There was no explosion, but fires burned all around the crash site, starkly
illuminating the blacked-out landscape.

Jack watched expectantly, knowing
as soon as the air force realized the stealth plane was down in enemy
territory, they’d destroy it to prevent its precious technology falling into enemy
hands. He saw the ground coming up fast, but kept his eyes fixed on the fire in
the distance, marking where his stricken plane had gone down. He hoped to see
the explosion that would signal the destruction of the remains of his aircraft,
but no flash appeared in the distance.

He hit the ground hard, and was
dragged over damp tilled soil as the breeze caught his chute.

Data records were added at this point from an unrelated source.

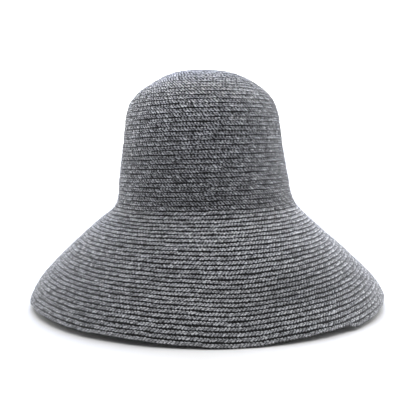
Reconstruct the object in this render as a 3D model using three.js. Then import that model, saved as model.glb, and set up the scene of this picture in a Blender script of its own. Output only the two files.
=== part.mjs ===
import * as THREE from "three";
import { mergeVertices } from "three/addons/utils/BufferGeometryUtils.js";

// A sun hat sewn from one narrow straw braid, in millimetres, +Z up.
// The braid runs in rows from the tip of the crown to the rim, so a place on the hat is given by
// its row, counted from the tip, and its azimuth: 0 is the right side, 90 the back, 180 the left.
// The origin is on the floor under the middle of the rim, and the front faces -Y.

const rowPitch = 4.45; // what shows of each row of braid
const crownRows = 45; // from the tip to the bend at the head
const rimRows = 75; // from the tip to the rim
const wall = 2.2; // braid and overlap together, from the crest of a row to the inside
const crest = 0; // the crest of a row lies on the hat's form
const crevice = -0.75; // between two rows
const crestPlace = 0.72; // how far down its row the crest lies: each row laps over the next one
const seamGap = 0.3; // between the crown's last row and the brim's first
const tip = { x: -5.9, y: -8.2, z: 248.7 }; // the crown leans a little to the left
const sides = 32; // round the hat
const innerStep = 3; // rows between two rings of the smooth inside

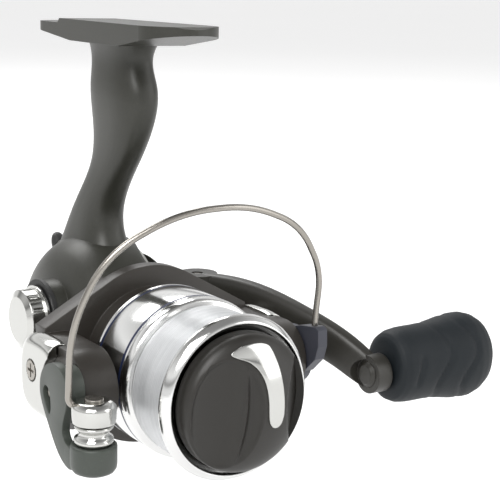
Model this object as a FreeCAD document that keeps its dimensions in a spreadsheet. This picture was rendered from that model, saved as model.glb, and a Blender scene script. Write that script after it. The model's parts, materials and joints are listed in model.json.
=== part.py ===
"""Small spinning reel with a folding crank: a parametric assembly of separate sub-parts.

Frame: millimetres, +Z up out of the foot, -Y towards the drag knob, +X on the crank side.
The origin is the centre of the foot's top face.  Most sub-parts are drawn about the "hub datum",
a point on the spool axis; axis_lead and axis_drop in the sheet say where it lies.
"""
import FreeCAD, Part
import math
import os
import Sketcher
from FreeCAD import Placement, Rotation, Vector

doc = FreeCAD.newDocument("spinning_reel")

# ---------------------------------------------------------------- driving dimensions

DRIVING = {
    # where the spool axis lies, seen from the foot
    "axis_lead": 32.0, "axis_drop": 64.5,
    # foot
    "foot_length": 58.4, "foot_front_width": 15.6, "foot_rear_width": 12.0,
    "foot_depth": 4.2, "toe_depth": 1.5, "rear_toe_step": 0.9, "rear_toe_length": 14.5,
    # crank axis, about the hub datum
    "crank_behind": 37.5, "crank_above": 5.2, "crank_end_behind": -2.6, "crank_end_above": -3.8,
    "gear_shaft_radius": 3.0, "gear_teeth": 46.0, "pinion_teeth": 10.0, "gear_mesh": 11.5,
    # spool
    "lip_radius": 15.3, "lip_front": -11.8, "recess_radius": 13.8, "recess_front": -13.5,
    "skirt_radius": 15.5, "skirt_wall": 1.0, "skirt_front": 1.2, "skirt_rear": 13.5,
    "line_radius": 14.3, "arbor_radius": 10.0, "arbor_bore": 7.6,
    "drag_pot_radius": 7.0, "drag_pot_floor": -5.5,
    # main shaft and pinion
    "main_shaft_radius": 1.5, "pinion_bore": 1.55, "running_gap": 0.05,
    # rotor
    "rotor_radius": 18.0, "rotor_front": 19.2, "rotor_rear": 25.0, "drum_radius": 13.9,
    "drum_front": 8.2, "arm_inner": 17.2, "arm_outer": 24.0, "arm_half_width": 7.2,
    # bail
    "bail_pivot": 6.6, "bail_disc_radius": 5.9, "bail_plate": 2.2, "bail_gap": 0.3,
    "roller_out": 24.4, "roller_front": -5.0, "wire_radius": 0.6,
    # crank arm and knob
    "hinge_out": 22.0, "arm_end_out": 37.8, "knob_shaft_radius": 1.75,
}

sheet = doc.addObject("Spreadsheet::Sheet", "dims")
for row, (alias, number) in enumerate(DRIVING.items(), start=1):
    sheet.set("A%d" % row, alias.replace("_", " "))
    sheet.set("B%d" % row, str(number))
    sheet.setAlias("B%d" % row, alias)
doc.recompute()

nodes = {}


def size(name):
    """A driving dimension, read from the sheet."""
    return float(sheet.get(name))


def worked_out(term):
    """The number that a sheet expression comes to."""
    return float(sheet.evalExpression(str(term)))


def in_sheet_terms(term):
    """An expression on another object, with each alias written as dims.alias."""
    text = str(term)
    for alias in sorted(DRIVING, key=len, reverse=True):
        text = text.replace("<" + alias + ">", "dims." + alias)
    return text


def number(term):
    """The value of a term whose aliases are written <alias>."""
    text = str(term)
    for alias in DRIVING:
        text = text.replace("<" + alias + ">", alias)
    return worked_out(text)


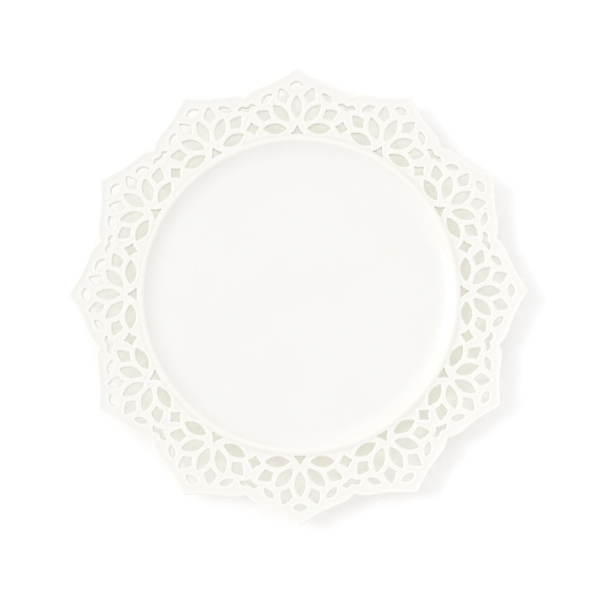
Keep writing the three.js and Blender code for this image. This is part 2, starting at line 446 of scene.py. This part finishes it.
def outline_edge():
    """The free edge of all twelve lobes as one counter-clockwise loop."""
    notch = turn([(0, NOTCH_RADIUS)], HALF_SECTOR)[0]
    t = np.linspace(0, 1, 161)[:, None]
    tip = np.array([0, TIP_RADIUS + TIP_LOSS])
    rising = ((1 - t) ** 3 * notch + 3 * t * (1 - t) ** 2 * np.array(LOBE_SHOULDER)
              + 3 * t**2 * (1 - t) * np.array(LOBE_FLANK) + t**3 * tip)
    falling = rising[::-1] * (-1, 1)
    sides = [turn(side, -2 * HALF_SECTOR * i) for i in range(LOBES) for side in (rising, falling)]
    loop = rounded_loop(sides, [TIP_CORNER, NOTCH_CORNER] * LOBES)
    return Edge(loop, left_of(loop), OUTLINE_ROUND, OUTLINE_SETBACK)


def beyond(points, side):
    """How far points lie outside the lobe's straight side: side is 1 on the right, -1 on the left."""
    return side * points[:, 0] * math.cos(HALF_SECTOR) - points[:, 1] * math.sin(HALF_SECTOR)


def part_in_lobe(edge, sides=(1, -1)):
    """The stretch of a loop that lies within the lobe, from one straight side to a straight side."""
    inside = np.all([beyond(edge.points, side) < ON_SIDE for side in sides], axis=0)
    inside &= edge.points[:, 1] > 0
    first = next(i for i in range(len(inside)) if inside[i] and not inside[i - 1])
    order = np.roll(np.arange(len(inside)), -first)
    order = order[inside[order]]
    return edge._replace(points=edge.points[order], inward=edge.inward[order])


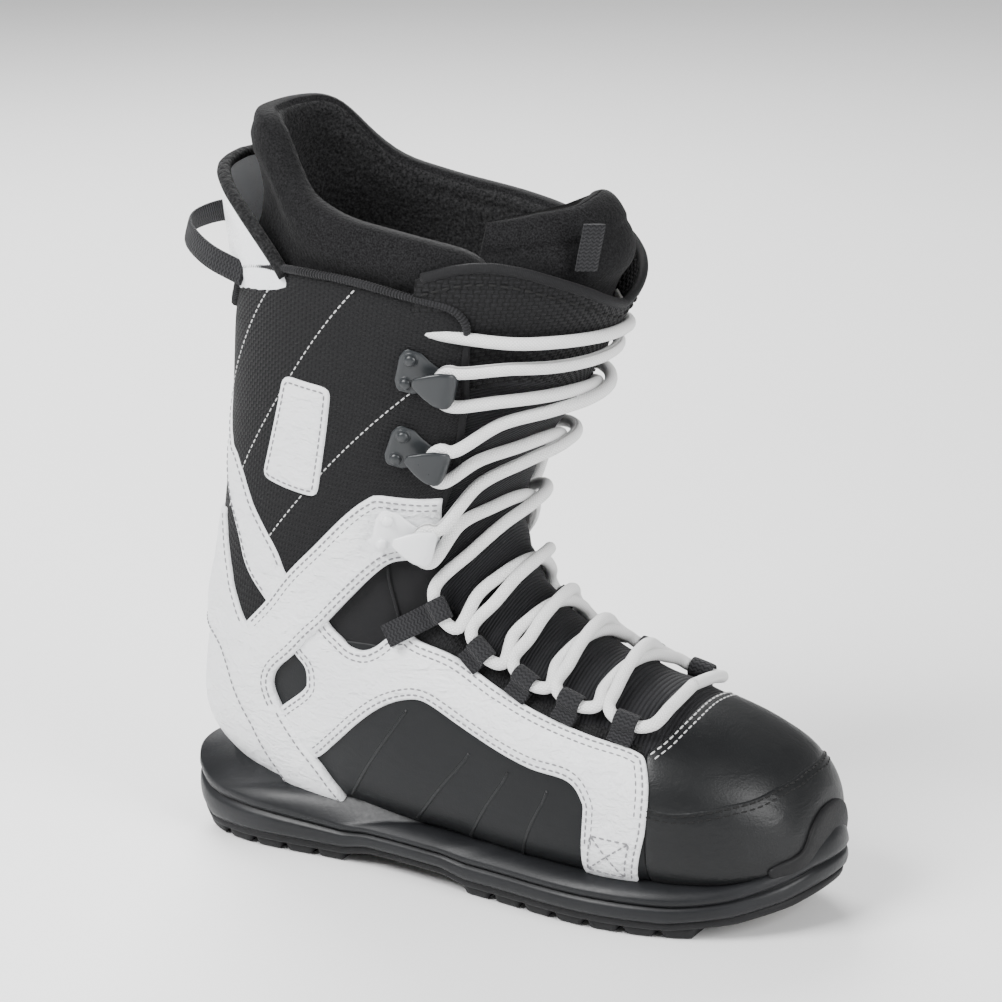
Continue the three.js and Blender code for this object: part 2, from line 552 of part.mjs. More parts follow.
function laceLoop(frame, tail) {
  const profile = new THREE.Shape();
  profile.moveTo(-tail, GAP);
  profile.lineTo(0, GAP);
  profile.absarc(0, LACE_HEIGHT, LOOP_OUTER, -Math.PI / 2, Math.PI * 0.75, false);
  profile.lineTo(-LOOP_OUTER - 1, GAP + WEB);
  profile.lineTo(-tail, GAP + WEB);
  const hole = new THREE.Path();
  hole.absarc(0, LACE_HEIGHT, LOOP_HOLE, 0, 2 * Math.PI, true);
  profile.holes.push(hole);
  const settings = { depth: LOOP_WIDTH, bevelEnabled: false, curveSegments: 5 };
  const geometry = new THREE.ExtrudeGeometry(profile, settings);
  geometry.rotateX(Math.PI / 2);
  geometry.translate(0, LOOP_WIDTH / 2, 0);
  return placed(geometry, frame);
}

for (const [sideName, side] of Object.entries(SIDES)) {
  LOOP_PLACES.forEach(({ t, angle }, i) => {
    const frame = surfaceFrame(t, angle, 0, side);
    addSolid(`lace_loop_${sideName}_${i + 1}`, laceLoop(frame, LOOP_TAIL), 'webbing');
  });
  const { t, angle, tail } = ANKLE_LOOP;
  addSolid(`ankle_loop_${sideName}`, laceLoop(surfaceFrame(t, angle, 0, side), tail), 'webbing');
}

// ---------------------------------------------------------------- lace
// A pass is the short run of lace through one loop, or round the wall of one hook.
const LOOP_PASS = [[3.5, -10.5], [0, -5.7], [0, 5.7], [3.5, 10.5]];
const HOOK_PASS = [[13, -10.5], [5, -9.8], [3.5, -4.6], [3.5, 4.6], [5, 9.8], [13, 10.5]];
const HOOK_LACE_HEIGHT = HOOK.plate + 0.4 + LACE_RADIUS;
const UNDER = GAP + LACE_RADIUS + 2.3;   // lace centre above the tongue
const OVER = UNDER + 2 * LACE_RADIUS + 1.4;

function lacePass(step, side) {
  const isHook = step > 4;
  const place = isHook ? HOOK_PLACES[step - 5] : [...LOOP_PLACES, ANKLE_LOOP][step];
  const frame = surfaceFrame(place.t, place.angle, isHook ? place.off : 0, side);
  const height = isHook ? HOOK_LACE_HEIGHT : LACE_HEIGHT;
  return (isHook ? HOOK_PASS : LOOP_PASS)
    .map(([x, y]) => new THREE.Vector3(x, y, height).applyMatrix4(frame));
}

const PASS_T = 0.3;                    // half the length of a pass, in stations
const stepPlace = (step) => [...LOOP_PLACES, ANKLE_LOOP, ...HOOK_PLACES][step];

// One strand over the tongue. It starts on the given side and lies on top if that is lateral.
function strand(start, end, side, ease = 1) {
  const count = start.angle + end.angle > 1.7 ? 5 : 3;
  return Array.from({ length: count }, (_, i) => (i + 0.5) / count).map((share) => {
    const t = THREE.MathUtils.lerp(start.t + PASS_T, end.t - PASS_T, share ** ease);
    const angle = THREE.MathUtils.lerp(start.angle, -end.angle, share) * (side < 0 ? 1 : -1);
    const lift = side < 0 ? Math.sin(Math.PI * share) ** 0.7 * (OVER - UNDER) : 0;
    return formPoint(t, angle, UNDER + lift);
  });
}

// The lace changes sides at each step, starting on firstSide at the step called from.
function climb(firstSide, from, to) {
  const points = [];
  for (let step = from; step <= to; step += 1) {
    const side = (step - from) % 2 === 0 ? firstSide : -firstSide;
    points.push(...lacePass(step, side));
    if (step < to) points.push(...strand(stepPlace(step), stepPlace(step + 1), side));
  }
  return points;
}

function laceTube(points) {
  const curve = new THREE.CatmullRomCurve3(points, false, 'centripetal');
  const section = new THREE.Shape();
  for (let i = 0; i < LACE_SIDES; i += 1) {
    const angle = (2 * Math.PI * i) / LACE_SIDES;
    const [x, y] = [LACE_RADIUS * Math.cos(angle), LACE_RADIUS * Math.sin(angle)];
    if (i === 0) section.moveTo(x, y);
    else section.lineTo(x, y);
  }
  curve.getUtoTmapping = (u) => u; // the tube's steps then fall on the given points
  const steps = points.length - 1;
  return solidOf(new THREE.ExtrudeGeometry(section, { steps, extrudePath: curve }));
}

const TOE_BAR_T = 4.12;
const TOP_BARS = {
  [-1]: { t: 14.7, angle: 1.3, ease: 1.6 },
  1: { t: 14.4, angle: 1.3, ease: 0.7 },
};
const toeBar = (side) => [
  formPoint(TOE_BAR_T, 0, UNDER), formPoint(TOE_BAR_T, -side * 0.4, UNDER),
];
const lowerHalf = (side) => laceTube([...toeBar(side), ...climb(side, 0, 3)]);
addSolid('lace_lower', lowerHalf(-1).add(lowerHalf(1)), 'whiteLace');

// The stretch that bends at the ankle: from the last webbing loop through the ankle loop to the first hook.
function flexStrand(side) {
  const start = lacePass(3, -side).at(-1);
  const end = lacePass(5, -side)[0];
  const toAnkle = strand(LOOP_PLACES[3], ANKLE_LOOP, -side);
  const toHook = strand(ANKLE_LOOP, HOOK_PLACES[0], side);
  return laceTube([
    start.clone().lerp(toAnkle[0], 0.35), ...toAnkle, ...lacePass(4, side), ...toHook,
    end.clone().lerp(toHook.at(-1), 0.35),
  ]);
}
addSolid('lace_flex_a', flexStrand(-1), 'whiteLace');
addSolid('lace_flex_b', flexStrand(1), 'whiteLace');

// The top strand runs round the shin and its end is tucked in under the other side's cuff edge.
function upperHalf(side) {
  const end = TOP_BARS[side];
  return laceTube([...climb(side, 5, 7), ...strand(HOOK_PLACES[2], end, side, end.ease)]);
}
addSolid('lace_upper_a', upperHalf(1), 'whiteLace');
addSolid('lace_upper_b', upperHalf(-1), 'whiteLace');

// ---------------------------------------------------------------- pull loops
const PULL = { x: -106, z: 268, halfWidth: 43.5, reach: 48, height: 11, thickness: 1.8, tilt: 16 };

function rearPullLoop() {
  const outline = (inset) => {
    const half = PULL.halfWidth - inset;
    const back = PULL.reach - inset;
    return [[0, -half], [-0.5 * back, -half], [-0.85 * back, -0.8 * half], [-back, -0.35 * half],
      [-back, 0.35 * half], [-0.85 * back, 0.8 * half], [-0.5 * back, half], [0, half]];
  };
  const band = [...outline(0), ...outline(PULL.thickness).reverse()];
  const shape = new THREE.Shape(band.map(([x, y]) => new THREE.Vector2(x, y)));
  const geometry = new THREE.ExtrudeGeometry(shape, { depth: PULL.height, bevelEnabled: false });
  geometry.translate(0, 0, -PULL.height / 2);
  geometry.rotateY(THREE.MathUtils.degToRad(PULL.tilt));
  geometry.translate(PULL.x, 0, PULL.z);
  return solidOf(geometry);
}
addSolid('rear_pull_loop', rearPullLoop(), 'webbing');

const TAB = { t: 15.1, angle: 0.52, width: 10, height: 22, thickness: 1.4 };
const tab = new THREE.BoxGeometry(TAB.width, TAB.height, TAB.thickness);
addSolid('liner_pull_tab', placed(tab, surfaceFrame(TAB.t, TAB.angle, -5.45, -1)), 'webbing');

// The origin lies on the floor under the middle of the whole boot.
const whole = new THREE.Box3().setFromObject(boot);
boot.position.x = -(whole.min.x + whole.max.x) / 2;

export default boot;
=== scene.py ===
"""Looks of a laced snowboard boot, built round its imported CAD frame.

Lengths are in mm until a mesh is made.
"""
import math

import bmesh
import bpy
import numpy as np
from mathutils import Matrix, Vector
from mathutils.geometry import delaunay_2d_cdt


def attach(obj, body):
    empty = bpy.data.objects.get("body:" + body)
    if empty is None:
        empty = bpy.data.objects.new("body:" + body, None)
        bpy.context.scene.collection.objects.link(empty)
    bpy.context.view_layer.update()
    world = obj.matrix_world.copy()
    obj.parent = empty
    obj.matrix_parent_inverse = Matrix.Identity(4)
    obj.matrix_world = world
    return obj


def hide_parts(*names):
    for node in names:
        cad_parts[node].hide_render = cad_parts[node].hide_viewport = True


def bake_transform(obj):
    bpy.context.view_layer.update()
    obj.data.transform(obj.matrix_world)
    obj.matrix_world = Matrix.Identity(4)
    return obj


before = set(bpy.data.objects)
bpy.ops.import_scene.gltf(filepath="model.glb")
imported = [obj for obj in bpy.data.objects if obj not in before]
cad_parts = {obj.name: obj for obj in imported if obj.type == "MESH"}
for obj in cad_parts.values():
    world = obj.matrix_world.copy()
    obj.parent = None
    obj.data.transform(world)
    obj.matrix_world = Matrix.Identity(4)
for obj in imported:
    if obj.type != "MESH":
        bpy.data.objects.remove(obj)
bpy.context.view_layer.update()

MM = 0.001
SHIFT_X = -2.6717              # the frame's origin lies under the middle of the boot
LATERAL, MEDIAL = -1, 1
TAU = 2 * math.pi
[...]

Jack clawed at
the release catches, then shrugged off his harness and stood up. After quickly checking
his pistol, radio and survival rations, he got his bearings. A small collection
of stone buildings with thatched roofs perched at the edge of the field.
Already, several men had gathered in the middle of the village and were yelling
and pointing toward him. Others began emerging from nearby houses, curious at
the commotion outside.

Jack turned and started to run
away from the village as a bullet whizzed past his shoulder. Angry voices yelled
at him, then another bullet struck the soil beside him. He considered drawing
his pistol and returning fire, but at that range, he knew he wouldn’t hit
anything. He took another step, then his leg screamed in pain and gave way. It
took him a moment to realize he’d been shot. He tried to stand but his leg
wouldn’t obey. When he pressed his hand over the wound, he felt a warm wetness
seeping through his fingers.

The thump of heavy boots on muddy
soil sounded from the dark as Serb peasants rushed toward him. Soon he was
surrounded by farmers holding shovels and brooms. They began beating him
angrily until an old veteran wielding an AK-47 barked an order, forcing the enraged
peasants to back away. They continued hurling abuse at him as the old veteran
sent a teenage boy back to the village to call the authorities.

Jack sighed, raising one hand in
surrender while his other hand pressed on his wound. Ignoring the angry
peasants, he gazed towards where his F117 had crashed, unable to understand why
he hadn’t seen a bomb destroy it. He hardly gave a thought to his wound, or the
fact that he was now a prisoner of war. His only concern was to see his downed
stealth bomber destroyed before the Serbs could carry it off.

Soon, a Serb Army truck arrived
to take him away. Even as he was dragged from the muddy field, he continued to
look expectantly towards the crashed F117, despairing that it was still largely
intact. Unable to walk, the soldiers lifted him into the truck, then several
climbed in after him. He listened as the truck drove away, hoping to hear an
explosion signaling the destruction of his stealth bomber, but it never came.

 

* * * *

 

Present Day

 

Why would they
lie?
Craig wondered for the hundredth time as he
sat in his office, staring at the photograph. The Defense Department had told
them his father’s aircraft had been destroyed in a devastating operation that
had disabled seventy percent of Serbia’s electricity system in a single night.
It was an amazing victory that had cost Craig’s father his life. At least, that’s
what they’d been told. His mother, Joan, and himself had attended the funeral. She’d
received the flag and had saved Colonel Balard’s medals and photos, but had
never once considered the possibility that he’d survived the crash.